=== MATERIAL ===

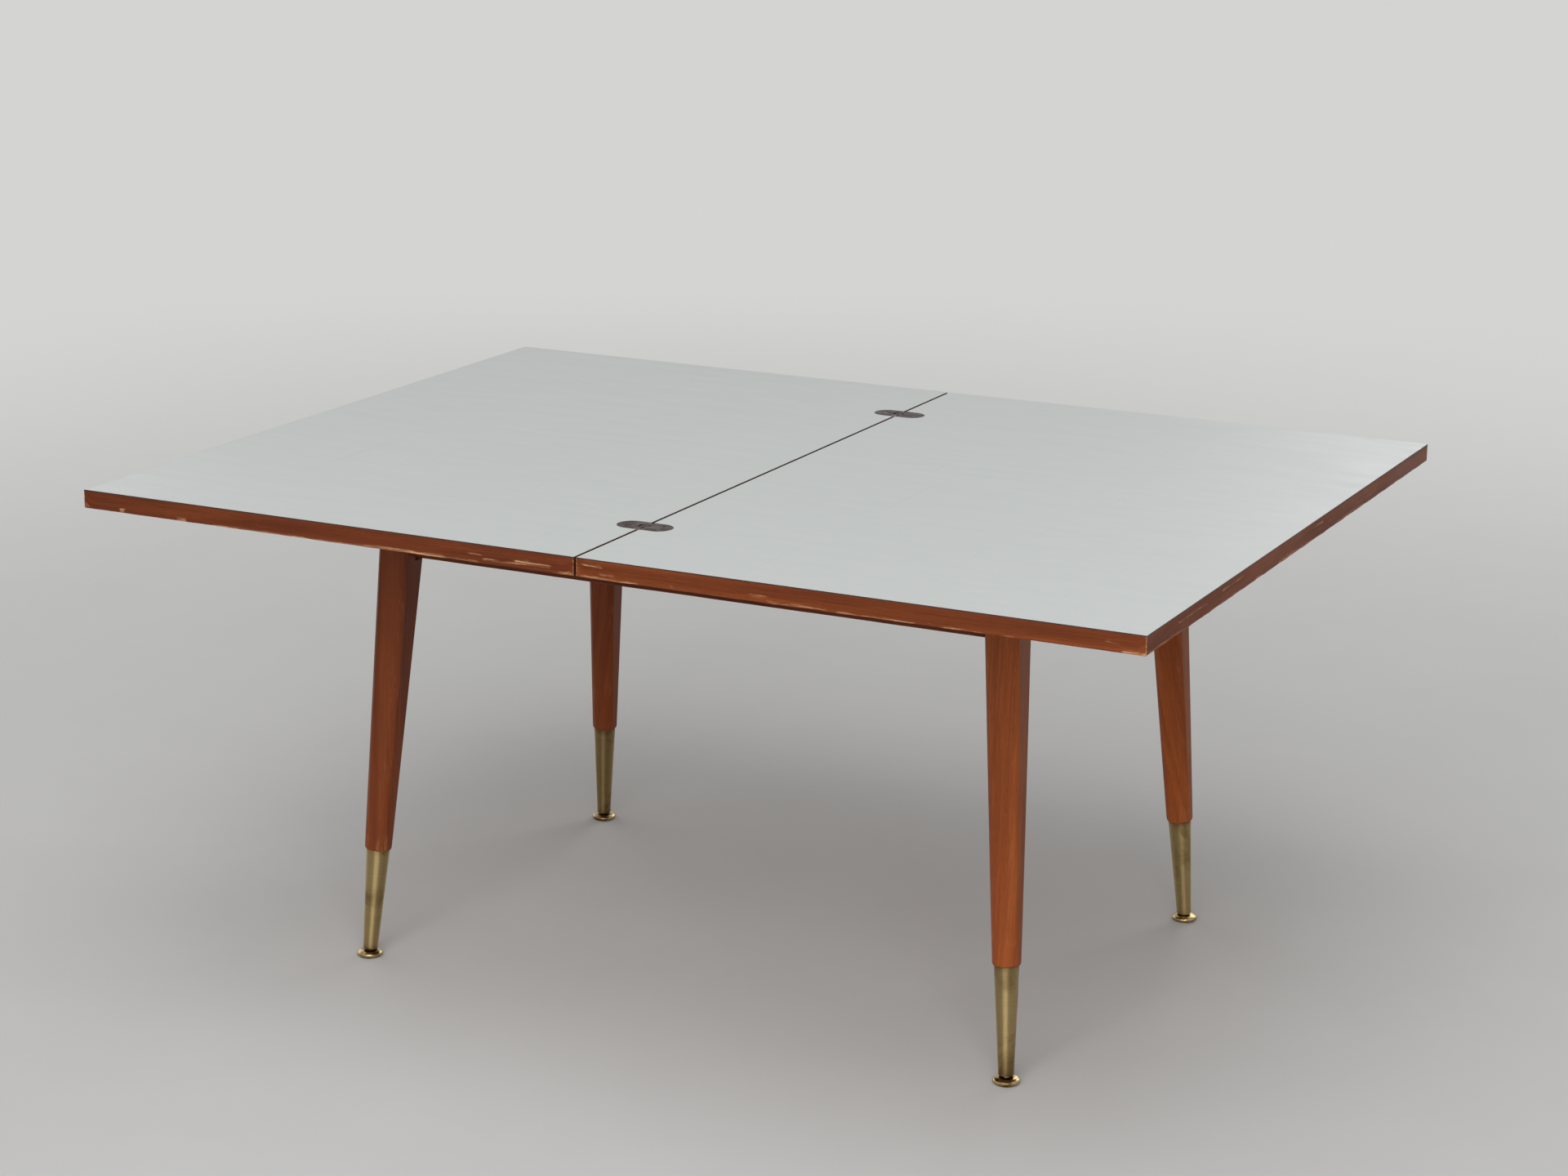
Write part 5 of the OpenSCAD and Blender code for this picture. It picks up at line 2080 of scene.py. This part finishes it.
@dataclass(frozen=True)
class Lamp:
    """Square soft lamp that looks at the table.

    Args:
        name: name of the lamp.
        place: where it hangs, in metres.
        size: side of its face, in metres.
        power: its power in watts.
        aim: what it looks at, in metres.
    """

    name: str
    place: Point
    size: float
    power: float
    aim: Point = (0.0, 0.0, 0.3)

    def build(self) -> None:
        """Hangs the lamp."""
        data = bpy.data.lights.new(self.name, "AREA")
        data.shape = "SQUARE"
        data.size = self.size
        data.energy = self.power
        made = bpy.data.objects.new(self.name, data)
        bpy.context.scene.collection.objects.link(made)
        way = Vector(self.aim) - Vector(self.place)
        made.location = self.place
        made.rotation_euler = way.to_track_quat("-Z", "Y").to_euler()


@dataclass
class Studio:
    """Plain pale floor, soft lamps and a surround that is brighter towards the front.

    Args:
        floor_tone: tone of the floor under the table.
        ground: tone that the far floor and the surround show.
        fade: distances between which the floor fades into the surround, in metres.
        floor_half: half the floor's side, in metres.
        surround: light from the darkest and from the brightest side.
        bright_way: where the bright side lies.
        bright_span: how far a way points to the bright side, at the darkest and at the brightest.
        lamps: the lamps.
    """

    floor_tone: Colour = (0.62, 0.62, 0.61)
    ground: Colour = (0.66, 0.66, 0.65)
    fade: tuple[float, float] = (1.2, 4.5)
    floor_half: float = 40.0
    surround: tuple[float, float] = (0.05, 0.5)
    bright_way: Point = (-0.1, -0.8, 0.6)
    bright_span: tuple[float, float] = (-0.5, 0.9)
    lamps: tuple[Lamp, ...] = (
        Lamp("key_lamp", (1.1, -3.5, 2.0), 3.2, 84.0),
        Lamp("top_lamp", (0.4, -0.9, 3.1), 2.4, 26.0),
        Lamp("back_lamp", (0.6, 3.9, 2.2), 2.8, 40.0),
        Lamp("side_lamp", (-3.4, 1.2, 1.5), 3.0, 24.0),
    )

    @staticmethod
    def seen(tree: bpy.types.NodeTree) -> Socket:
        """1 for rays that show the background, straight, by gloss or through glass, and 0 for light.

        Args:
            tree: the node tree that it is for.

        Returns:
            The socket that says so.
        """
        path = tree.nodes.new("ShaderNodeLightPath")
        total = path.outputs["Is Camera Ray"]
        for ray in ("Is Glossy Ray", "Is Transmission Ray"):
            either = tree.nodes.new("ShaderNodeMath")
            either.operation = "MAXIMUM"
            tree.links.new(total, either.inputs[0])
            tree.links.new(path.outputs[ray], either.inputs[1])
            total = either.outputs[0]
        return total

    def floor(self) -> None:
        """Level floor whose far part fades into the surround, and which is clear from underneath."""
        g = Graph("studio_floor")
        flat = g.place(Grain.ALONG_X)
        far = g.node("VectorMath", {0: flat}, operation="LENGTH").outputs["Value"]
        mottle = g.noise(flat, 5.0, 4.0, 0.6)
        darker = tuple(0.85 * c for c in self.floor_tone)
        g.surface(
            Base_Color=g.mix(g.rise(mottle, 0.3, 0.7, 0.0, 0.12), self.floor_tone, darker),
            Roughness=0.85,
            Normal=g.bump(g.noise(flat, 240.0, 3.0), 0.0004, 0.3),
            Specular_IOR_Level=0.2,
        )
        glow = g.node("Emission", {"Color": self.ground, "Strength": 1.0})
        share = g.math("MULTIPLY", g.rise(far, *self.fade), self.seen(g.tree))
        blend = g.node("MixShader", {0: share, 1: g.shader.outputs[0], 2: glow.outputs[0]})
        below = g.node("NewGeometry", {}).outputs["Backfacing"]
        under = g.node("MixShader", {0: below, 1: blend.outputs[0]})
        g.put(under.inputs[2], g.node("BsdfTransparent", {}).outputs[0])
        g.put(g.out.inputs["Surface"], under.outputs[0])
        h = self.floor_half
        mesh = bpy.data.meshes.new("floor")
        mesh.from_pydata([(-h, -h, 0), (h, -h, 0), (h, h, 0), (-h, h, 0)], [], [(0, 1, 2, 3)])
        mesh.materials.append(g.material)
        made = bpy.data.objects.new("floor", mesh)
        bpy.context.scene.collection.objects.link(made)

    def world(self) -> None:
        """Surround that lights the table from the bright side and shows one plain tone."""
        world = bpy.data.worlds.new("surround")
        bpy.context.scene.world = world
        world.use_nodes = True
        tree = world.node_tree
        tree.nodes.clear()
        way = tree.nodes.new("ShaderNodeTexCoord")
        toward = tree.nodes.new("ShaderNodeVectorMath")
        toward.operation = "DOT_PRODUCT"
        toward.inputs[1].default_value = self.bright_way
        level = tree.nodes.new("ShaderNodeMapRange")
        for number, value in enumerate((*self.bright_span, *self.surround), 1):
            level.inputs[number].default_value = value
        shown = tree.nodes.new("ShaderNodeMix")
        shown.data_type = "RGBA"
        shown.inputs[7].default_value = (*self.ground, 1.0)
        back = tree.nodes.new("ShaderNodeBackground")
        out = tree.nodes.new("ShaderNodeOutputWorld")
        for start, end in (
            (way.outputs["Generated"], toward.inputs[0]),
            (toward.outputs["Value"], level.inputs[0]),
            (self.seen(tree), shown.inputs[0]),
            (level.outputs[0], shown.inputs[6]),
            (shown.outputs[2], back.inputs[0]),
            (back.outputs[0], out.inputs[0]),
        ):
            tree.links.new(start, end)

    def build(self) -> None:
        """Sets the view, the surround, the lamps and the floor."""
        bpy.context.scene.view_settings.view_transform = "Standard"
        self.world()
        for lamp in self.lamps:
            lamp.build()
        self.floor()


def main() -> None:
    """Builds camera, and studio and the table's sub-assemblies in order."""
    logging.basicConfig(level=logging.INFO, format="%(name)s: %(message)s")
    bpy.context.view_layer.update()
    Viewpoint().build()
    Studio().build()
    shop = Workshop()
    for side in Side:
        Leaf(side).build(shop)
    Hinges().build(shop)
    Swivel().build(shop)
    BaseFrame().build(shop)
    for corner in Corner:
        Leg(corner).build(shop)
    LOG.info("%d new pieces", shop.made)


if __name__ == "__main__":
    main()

=== SHORT PROBLEM ===
Gather every line containing the word "part" and copy it.

=== EXERCISE RESPONSE ===
Write part 5 of the OpenSCAD and Blender code for this picture. It picks up at line 2080 of scene.py. This part finishes it.
        """Level floor whose far part fades into the surround, and which is clear from underneath."""